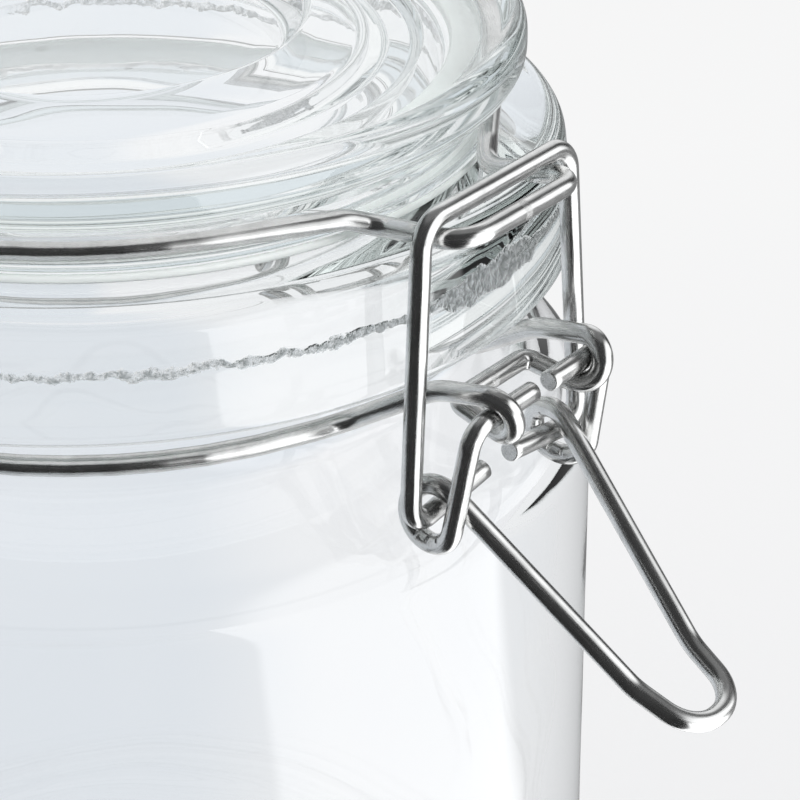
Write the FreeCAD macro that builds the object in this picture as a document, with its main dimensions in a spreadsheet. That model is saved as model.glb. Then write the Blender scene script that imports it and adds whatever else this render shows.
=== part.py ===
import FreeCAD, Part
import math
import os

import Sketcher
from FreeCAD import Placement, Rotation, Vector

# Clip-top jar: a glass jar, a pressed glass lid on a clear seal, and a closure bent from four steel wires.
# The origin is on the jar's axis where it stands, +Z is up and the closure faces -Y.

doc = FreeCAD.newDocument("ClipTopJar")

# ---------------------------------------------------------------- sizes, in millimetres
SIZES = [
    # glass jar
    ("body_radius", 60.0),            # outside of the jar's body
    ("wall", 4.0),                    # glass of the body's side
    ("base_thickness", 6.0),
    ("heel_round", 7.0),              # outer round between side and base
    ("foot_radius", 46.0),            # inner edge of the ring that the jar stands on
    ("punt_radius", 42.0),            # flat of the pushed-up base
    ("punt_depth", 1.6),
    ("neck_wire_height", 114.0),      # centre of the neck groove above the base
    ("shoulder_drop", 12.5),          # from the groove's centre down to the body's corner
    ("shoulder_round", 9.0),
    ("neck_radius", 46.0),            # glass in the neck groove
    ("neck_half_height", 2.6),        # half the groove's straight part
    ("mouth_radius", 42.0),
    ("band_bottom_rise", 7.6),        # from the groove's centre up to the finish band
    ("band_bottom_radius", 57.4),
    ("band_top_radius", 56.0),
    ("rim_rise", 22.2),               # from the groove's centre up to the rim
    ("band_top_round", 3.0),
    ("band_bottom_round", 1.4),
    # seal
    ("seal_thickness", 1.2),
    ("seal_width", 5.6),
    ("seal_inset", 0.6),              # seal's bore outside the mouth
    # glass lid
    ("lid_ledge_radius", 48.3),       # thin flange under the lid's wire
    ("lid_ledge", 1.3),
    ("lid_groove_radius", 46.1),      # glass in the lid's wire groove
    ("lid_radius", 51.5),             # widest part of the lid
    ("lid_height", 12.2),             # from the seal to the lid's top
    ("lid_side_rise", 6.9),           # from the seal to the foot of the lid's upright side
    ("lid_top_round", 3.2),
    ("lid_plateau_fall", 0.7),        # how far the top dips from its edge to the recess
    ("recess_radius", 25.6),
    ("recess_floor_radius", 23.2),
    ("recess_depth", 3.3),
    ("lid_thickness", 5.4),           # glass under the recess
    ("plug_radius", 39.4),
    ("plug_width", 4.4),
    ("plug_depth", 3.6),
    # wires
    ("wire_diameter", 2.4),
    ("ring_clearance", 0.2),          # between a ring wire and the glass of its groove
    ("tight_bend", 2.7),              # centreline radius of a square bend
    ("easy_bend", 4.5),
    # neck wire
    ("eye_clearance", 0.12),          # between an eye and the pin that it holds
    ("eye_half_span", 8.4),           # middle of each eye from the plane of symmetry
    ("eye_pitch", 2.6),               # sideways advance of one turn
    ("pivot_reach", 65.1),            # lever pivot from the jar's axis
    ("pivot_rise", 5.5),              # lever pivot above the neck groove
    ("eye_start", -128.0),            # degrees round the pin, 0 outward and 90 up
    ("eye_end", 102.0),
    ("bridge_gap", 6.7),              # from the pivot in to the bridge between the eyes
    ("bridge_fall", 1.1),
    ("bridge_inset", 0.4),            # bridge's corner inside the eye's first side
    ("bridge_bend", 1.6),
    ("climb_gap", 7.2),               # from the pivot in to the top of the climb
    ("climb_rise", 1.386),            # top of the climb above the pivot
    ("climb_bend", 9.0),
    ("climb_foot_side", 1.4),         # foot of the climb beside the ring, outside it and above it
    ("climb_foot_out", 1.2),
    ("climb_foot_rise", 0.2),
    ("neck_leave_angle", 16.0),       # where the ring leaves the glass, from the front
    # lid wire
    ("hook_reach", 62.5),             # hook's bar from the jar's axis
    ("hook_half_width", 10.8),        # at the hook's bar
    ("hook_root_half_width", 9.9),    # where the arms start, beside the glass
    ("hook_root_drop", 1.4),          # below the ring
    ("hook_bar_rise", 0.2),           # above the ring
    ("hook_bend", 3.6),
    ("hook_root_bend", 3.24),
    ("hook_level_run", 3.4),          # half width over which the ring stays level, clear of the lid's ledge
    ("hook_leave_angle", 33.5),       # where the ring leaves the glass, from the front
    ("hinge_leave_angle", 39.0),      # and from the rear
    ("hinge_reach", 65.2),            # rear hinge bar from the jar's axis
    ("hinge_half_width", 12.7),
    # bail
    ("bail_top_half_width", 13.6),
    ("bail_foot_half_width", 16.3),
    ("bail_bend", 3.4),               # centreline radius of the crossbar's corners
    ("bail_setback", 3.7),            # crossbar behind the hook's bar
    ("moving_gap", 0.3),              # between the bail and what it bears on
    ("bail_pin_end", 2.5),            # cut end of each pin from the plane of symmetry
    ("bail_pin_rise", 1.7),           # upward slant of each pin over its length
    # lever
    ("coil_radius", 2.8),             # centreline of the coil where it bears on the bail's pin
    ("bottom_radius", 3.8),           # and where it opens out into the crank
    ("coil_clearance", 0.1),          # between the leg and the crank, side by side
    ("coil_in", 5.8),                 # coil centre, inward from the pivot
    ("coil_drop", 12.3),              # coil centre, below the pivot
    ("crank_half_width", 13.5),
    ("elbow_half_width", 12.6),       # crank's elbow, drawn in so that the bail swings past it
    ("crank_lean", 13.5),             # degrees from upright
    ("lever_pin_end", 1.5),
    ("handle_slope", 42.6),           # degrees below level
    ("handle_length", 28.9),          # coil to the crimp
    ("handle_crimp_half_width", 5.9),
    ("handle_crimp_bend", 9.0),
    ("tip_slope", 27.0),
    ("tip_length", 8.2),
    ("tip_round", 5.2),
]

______

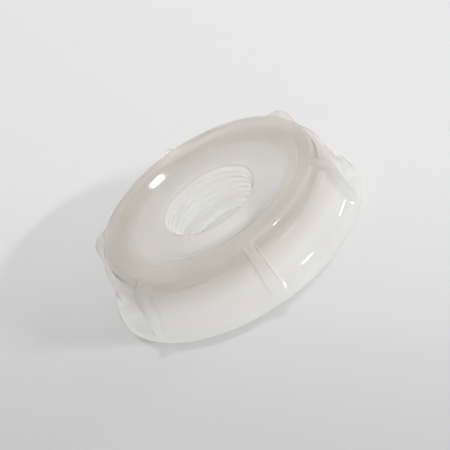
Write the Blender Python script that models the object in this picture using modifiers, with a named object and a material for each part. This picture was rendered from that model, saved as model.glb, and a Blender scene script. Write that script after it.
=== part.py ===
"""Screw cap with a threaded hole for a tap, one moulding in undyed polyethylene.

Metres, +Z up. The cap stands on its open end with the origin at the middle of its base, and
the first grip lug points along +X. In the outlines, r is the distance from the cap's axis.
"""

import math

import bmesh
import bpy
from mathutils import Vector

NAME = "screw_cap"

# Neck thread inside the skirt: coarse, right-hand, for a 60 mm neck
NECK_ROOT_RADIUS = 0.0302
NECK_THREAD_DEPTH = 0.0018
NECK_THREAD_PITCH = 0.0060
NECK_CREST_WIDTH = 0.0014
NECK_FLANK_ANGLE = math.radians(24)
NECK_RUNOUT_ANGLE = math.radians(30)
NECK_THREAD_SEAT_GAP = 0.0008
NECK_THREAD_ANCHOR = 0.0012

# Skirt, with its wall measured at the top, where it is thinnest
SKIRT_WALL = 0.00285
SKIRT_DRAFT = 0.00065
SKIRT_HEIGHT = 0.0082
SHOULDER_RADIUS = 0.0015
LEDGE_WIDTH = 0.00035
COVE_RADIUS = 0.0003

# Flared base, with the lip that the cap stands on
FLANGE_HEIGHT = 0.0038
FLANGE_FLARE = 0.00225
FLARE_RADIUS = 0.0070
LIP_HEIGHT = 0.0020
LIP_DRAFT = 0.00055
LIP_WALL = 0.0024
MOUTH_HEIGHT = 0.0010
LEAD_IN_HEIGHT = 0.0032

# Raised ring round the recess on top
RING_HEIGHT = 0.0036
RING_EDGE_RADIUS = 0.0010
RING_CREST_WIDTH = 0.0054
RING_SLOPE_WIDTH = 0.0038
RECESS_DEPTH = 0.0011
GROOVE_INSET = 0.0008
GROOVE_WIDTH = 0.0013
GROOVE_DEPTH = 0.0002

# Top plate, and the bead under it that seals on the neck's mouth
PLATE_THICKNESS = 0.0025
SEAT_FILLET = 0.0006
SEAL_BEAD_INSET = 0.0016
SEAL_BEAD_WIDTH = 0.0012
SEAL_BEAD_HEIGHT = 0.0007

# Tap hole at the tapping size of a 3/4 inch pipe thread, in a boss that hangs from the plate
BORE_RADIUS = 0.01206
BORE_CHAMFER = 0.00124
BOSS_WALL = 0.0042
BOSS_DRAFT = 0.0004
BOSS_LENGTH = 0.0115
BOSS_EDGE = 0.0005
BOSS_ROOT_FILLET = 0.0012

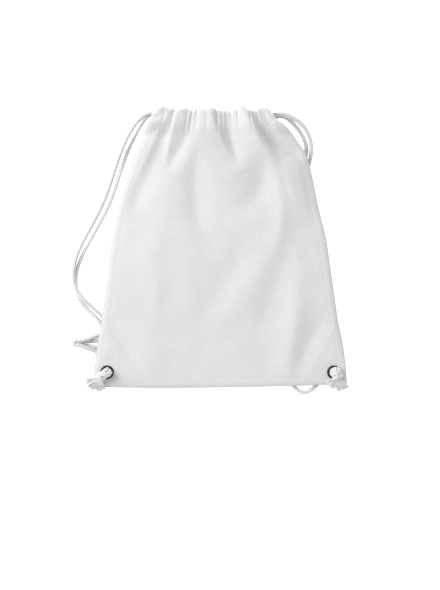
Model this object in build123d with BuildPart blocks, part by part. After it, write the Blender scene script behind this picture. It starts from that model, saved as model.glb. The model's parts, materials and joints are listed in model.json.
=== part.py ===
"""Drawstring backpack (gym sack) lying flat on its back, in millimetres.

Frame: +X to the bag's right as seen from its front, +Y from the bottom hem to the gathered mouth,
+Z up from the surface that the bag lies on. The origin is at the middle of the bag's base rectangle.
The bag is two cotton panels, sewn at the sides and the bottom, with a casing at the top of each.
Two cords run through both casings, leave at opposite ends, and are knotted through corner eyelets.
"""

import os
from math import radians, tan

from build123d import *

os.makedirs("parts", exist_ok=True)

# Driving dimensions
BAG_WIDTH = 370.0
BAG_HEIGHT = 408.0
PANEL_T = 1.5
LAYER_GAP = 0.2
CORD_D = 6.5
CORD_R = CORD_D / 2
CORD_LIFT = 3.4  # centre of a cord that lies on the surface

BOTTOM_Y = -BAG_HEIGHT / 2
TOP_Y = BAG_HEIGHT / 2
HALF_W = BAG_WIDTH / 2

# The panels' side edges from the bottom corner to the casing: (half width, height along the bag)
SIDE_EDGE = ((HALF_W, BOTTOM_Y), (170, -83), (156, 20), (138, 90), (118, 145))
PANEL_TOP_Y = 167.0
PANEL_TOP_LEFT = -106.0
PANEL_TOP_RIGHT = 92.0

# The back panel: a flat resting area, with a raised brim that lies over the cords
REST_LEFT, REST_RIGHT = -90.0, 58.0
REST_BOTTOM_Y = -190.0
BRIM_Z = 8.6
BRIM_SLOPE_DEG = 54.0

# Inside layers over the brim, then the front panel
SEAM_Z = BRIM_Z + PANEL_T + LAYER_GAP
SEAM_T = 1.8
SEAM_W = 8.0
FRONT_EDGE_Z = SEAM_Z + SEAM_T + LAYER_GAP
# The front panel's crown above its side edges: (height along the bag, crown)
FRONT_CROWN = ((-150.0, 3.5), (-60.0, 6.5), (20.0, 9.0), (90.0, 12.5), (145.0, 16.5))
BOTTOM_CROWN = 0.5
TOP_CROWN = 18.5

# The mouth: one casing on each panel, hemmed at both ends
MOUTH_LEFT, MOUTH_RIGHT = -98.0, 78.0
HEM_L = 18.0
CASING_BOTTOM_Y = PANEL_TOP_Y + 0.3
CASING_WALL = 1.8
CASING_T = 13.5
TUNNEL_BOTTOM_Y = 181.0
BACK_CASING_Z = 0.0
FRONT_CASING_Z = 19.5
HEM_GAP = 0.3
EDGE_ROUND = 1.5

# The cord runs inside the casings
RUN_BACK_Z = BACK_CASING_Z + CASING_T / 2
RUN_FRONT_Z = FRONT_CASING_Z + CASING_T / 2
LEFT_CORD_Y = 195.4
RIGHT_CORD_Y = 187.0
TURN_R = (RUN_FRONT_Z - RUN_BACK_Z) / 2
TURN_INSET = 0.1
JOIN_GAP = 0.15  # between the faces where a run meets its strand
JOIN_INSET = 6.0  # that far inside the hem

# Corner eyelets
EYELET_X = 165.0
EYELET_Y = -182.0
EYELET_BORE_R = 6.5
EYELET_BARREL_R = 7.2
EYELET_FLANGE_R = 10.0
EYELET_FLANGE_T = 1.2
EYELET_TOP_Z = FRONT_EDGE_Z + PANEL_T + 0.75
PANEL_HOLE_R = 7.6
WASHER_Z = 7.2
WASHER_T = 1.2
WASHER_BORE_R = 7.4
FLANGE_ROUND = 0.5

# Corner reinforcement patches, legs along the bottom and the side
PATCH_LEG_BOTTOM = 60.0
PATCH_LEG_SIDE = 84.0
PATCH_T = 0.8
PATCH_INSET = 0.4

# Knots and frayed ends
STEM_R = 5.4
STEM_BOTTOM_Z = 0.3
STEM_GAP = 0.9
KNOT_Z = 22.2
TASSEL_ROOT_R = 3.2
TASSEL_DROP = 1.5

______

Extract the span of lines that starts with the line containing "Write the Blender Python" and ends with the line containing "COVE_RADIUS = 0.0003". Keep it exact and add nothing.

Answer in full>
Write the Blender Python script that models the object in this picture using modifiers, with a named object and a material for each part. This picture was rendered from that model, saved as model.glb, and a Blender scene script. Write that script after it.
=== part.py ===
"""Screw cap with a threaded hole for a tap, one moulding in undyed polyethylene.

Metres, +Z up. The cap stands on its open end with the origin at the middle of its base, and
the first grip lug points along +X. In the outlines, r is the distance from the cap's axis.
"""

import math

import bmesh
import bpy
from mathutils import Vector

NAME = "screw_cap"

# Neck thread inside the skirt: coarse, right-hand, for a 60 mm neck
NECK_ROOT_RADIUS = 0.0302
NECK_THREAD_DEPTH = 0.0018
NECK_THREAD_PITCH = 0.0060
NECK_CREST_WIDTH = 0.0014
NECK_FLANK_ANGLE = math.radians(24)
NECK_RUNOUT_ANGLE = math.radians(30)
NECK_THREAD_SEAT_GAP = 0.0008
NECK_THREAD_ANCHOR = 0.0012

# Skirt, with its wall measured at the top, where it is thinnest
SKIRT_WALL = 0.00285
SKIRT_DRAFT = 0.00065
SKIRT_HEIGHT = 0.0082
SHOULDER_RADIUS = 0.0015
LEDGE_WIDTH = 0.00035
COVE_RADIUS = 0.0003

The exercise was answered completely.